Recorded information.
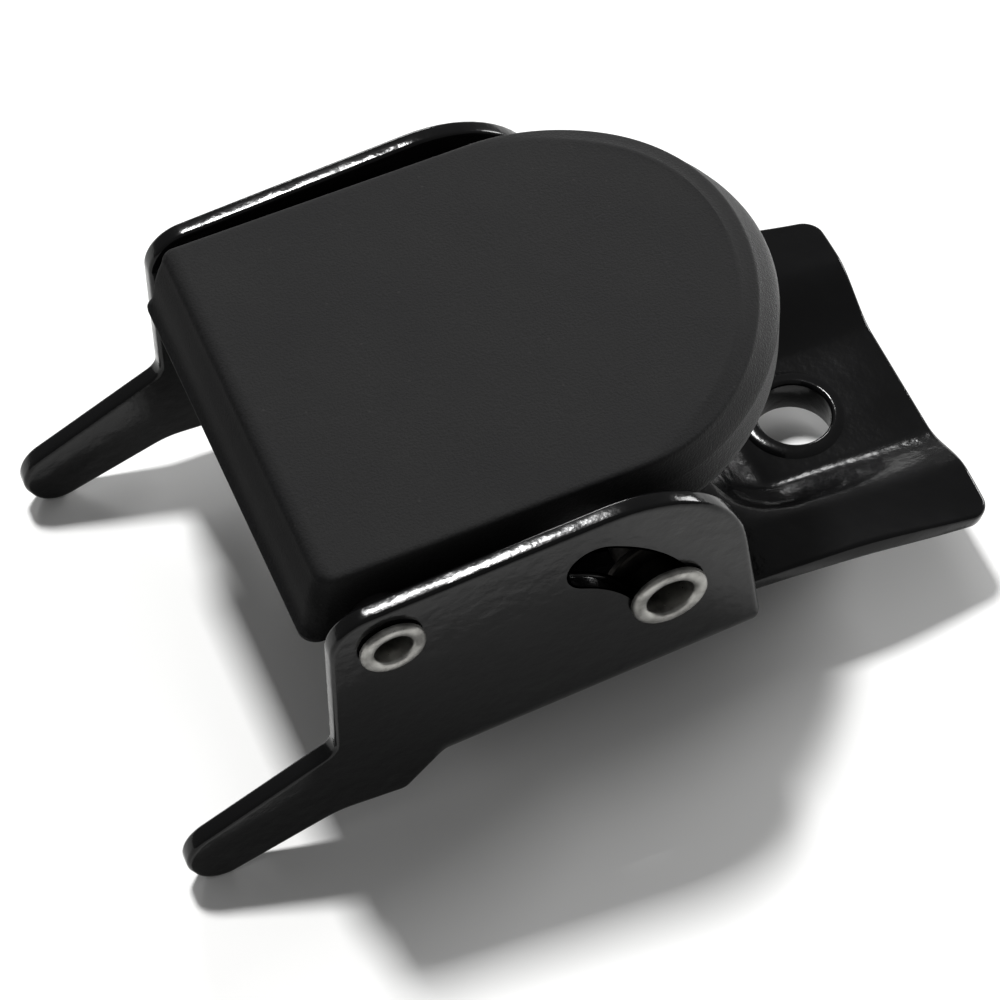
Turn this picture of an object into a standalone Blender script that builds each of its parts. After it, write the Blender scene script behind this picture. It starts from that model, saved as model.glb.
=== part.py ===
"""Horned steel bracket with a sprung rubber pad.

A pressed steel channel carries two cheeks that end in horns and a dished tail with one bolt bush.
A rubber covered pad carrier swings on a hollow hinge rivet, and a hollow guide bar in the carrier
runs along a curved slot in each cheek.  Lengths are in millimetres here and turned to metres once.
X runs towards the tail, Y across, Z up.  Shapes are drawn round the hinge rivet's axis.
"""
import math

import bmesh
import bpy
from mathutils import Vector

MM = 0.001
GAP = 0.3                      # clearance kept between touching pieces

# pressed channel
SHEET = 2.2                    # steel thickness
HALF_WIDTH = 29.4              # hinge centre to the outer face of a cheek
BEND_RADIUS = 4.5              # outer radius where a cheek meets the floor
EDGE_ROUND = 0.6               # rounding of the cheeks' cut edges
FLOOR_SLOPE = 0.117            # rise of the floor towards the tail
CHEEK_END = 44.5               # where the cheeks and the floor's bends end
BEND_START_Z = -19.1           # height of the bend's upper edge at CHEEK_END
FLOOR_FRONT = 5.5              # front edge of the floor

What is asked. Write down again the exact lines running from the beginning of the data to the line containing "sprung rubber pad.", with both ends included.

Finished answer.
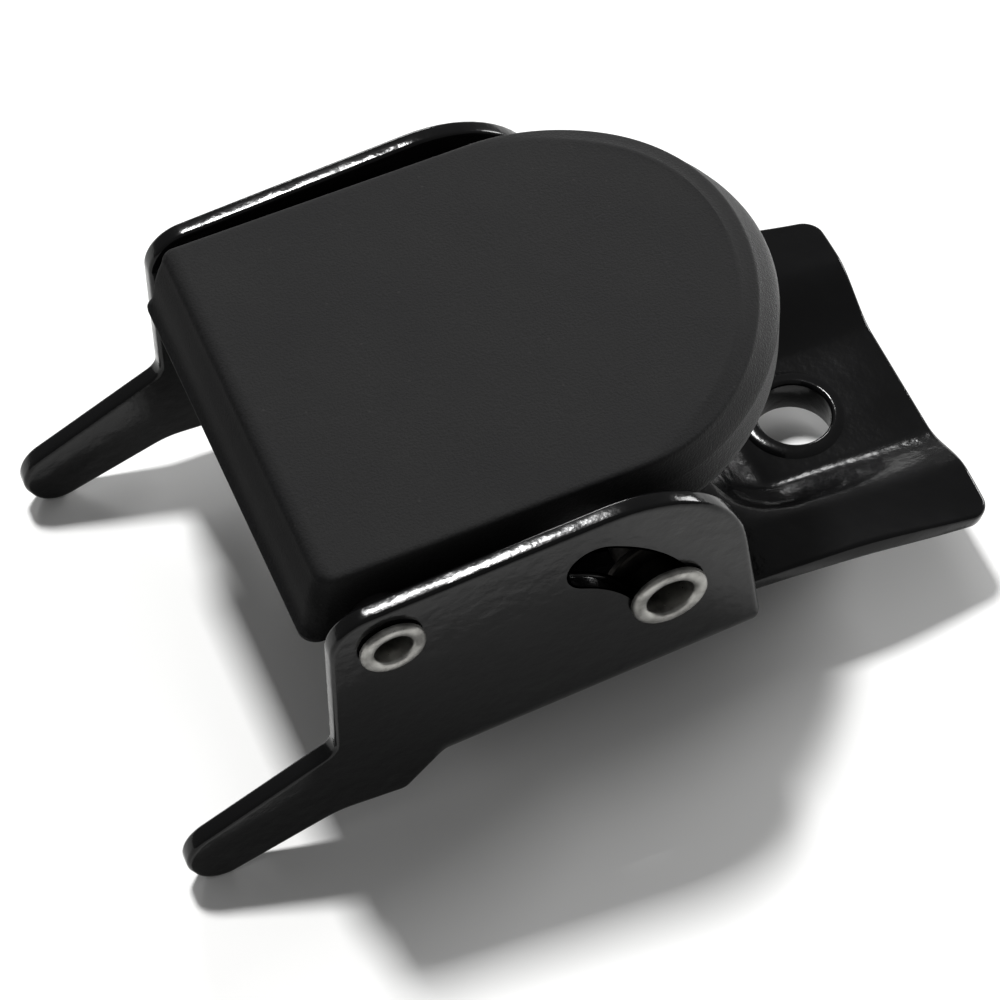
Turn this picture of an object into a standalone Blender script that builds each of its parts. After it, write the Blender scene script behind this picture. It starts from that model, saved as model.glb.
=== part.py ===
"""Horned steel bracket with a sprung rubber pad.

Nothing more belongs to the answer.